Great revenge is in the tragedy at the end of Get Carter. After months of unravelling the corruption and seediness behind the community of mobsters responsible for his brother’s death, Jack Carter is shot by a sniper. He dies quietly and unceremoniously. Even if Jack had succeeded in his battle against the depraved Newcastle gangsters, would that really have been a victory? His brother would still be dead. He would still be alone and his integrity in the ruthless gangster world would be obsolete. No, Carter was destined for that tragic Shakespearean ending from the moment he was introduced reading Raymond Chandler’s Farewell, My Lovely on the train.

For me, revenge is always inextricably linked to tragedy. It might be a Pavlovian association, the first play I saw was Sophocles’ Electra. I remember quietly sobbing in the back row of a silent audience, watching the emotions of Yanna McIntosh’s Electra slowly descend from grieving anger to madness, then finally to cold emptiness. Her face when she realized that she could never go back to the way things were before she lost her father left such an impression on me. I don’t think I’ll ever forget it.

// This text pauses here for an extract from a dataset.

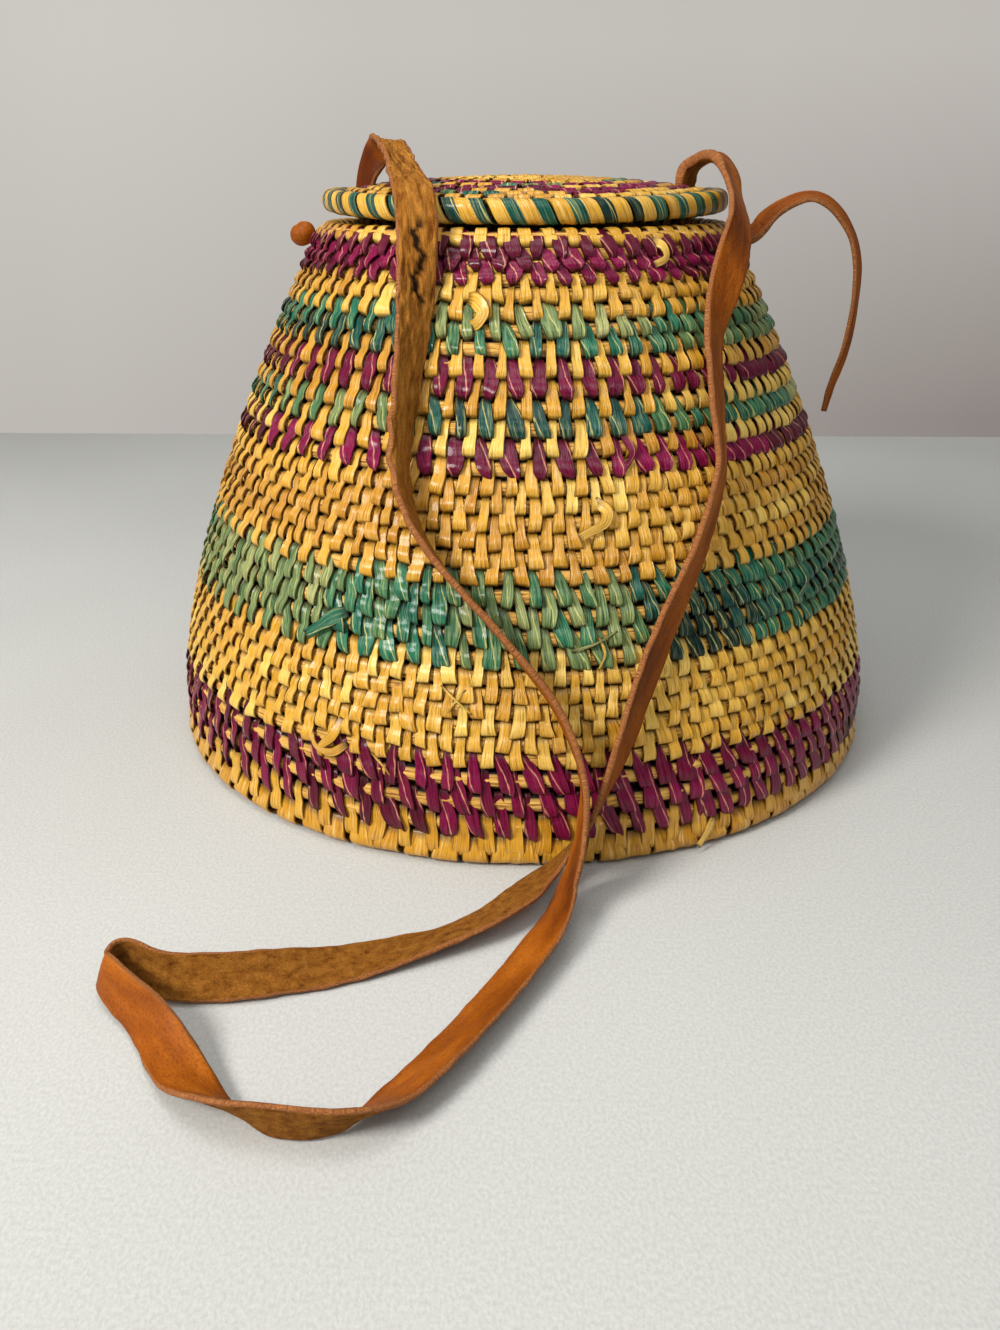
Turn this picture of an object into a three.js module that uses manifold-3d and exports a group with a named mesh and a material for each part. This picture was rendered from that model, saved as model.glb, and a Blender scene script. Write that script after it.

The truth is, we need more great revenge movies that break the mold, surprise and make you think, “But was it actually a victory?” This includes more revenge tales crafted by a female writer or director, stories with people of colour in the leading roles (like in this year’s Birth of a Nation, playing at TIFF 2016, where a slave fights back against his oppressors). Less sexual abuse exploitation (please and thank you), less stereotypical portraits of everything tied up in a neat little package. Revenge is always complicated. Even when you’re Arnold Schwarzengger.